N.E.R.I. is instructive as well. Involved there was a public contract for the towing of disabled automobiles off the Garden State Parkway. The Court concluded that towing of automobiles did not constitute professional services — a rather obvious proposition in our view. And while it did not undertake definitively to circumscribe the meaning of professional services for purposes of the competitive bidding exemption — an exercise hardly called for by the nature of the contract before it — the Court did note that a number of New Jersey statutes define professional services in *136other contexts and that resort to those statutes is helpful. 147 N.J. at 237-238, 686 A.2d 328.

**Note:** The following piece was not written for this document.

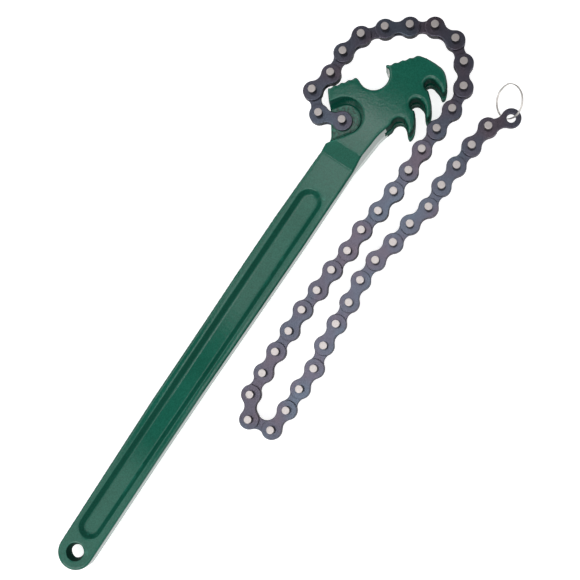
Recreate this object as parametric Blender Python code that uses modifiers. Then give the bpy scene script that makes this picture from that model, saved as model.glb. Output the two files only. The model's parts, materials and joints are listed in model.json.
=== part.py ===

These statutes variously define professional services both in terms of the specific services being performed and in general terms describing the nature of services that qualify for that categorization. Among the specific professional services are those recognized by N.J.S.A. 34:1B-7.22, which include, among others, engineering, inspecting, planning, legal and financial services. Among the general descriptions is that contained in N.J.S.A. 40A:11-2, providing that:
Professional services means services rendered or performed by a person authorized by law to practice a recognized profession, whose practice is regulated by law, and the performance of which services requires knowledge of an advanced type in a field of learning acquired by a prolonged formal course of specialized instruction and study as distinguished from general academic instruction or apprenticeship and training. Professional services may also mean services rendered in the performance of work that is original and creative in character in a recognized field of artistic endeavor.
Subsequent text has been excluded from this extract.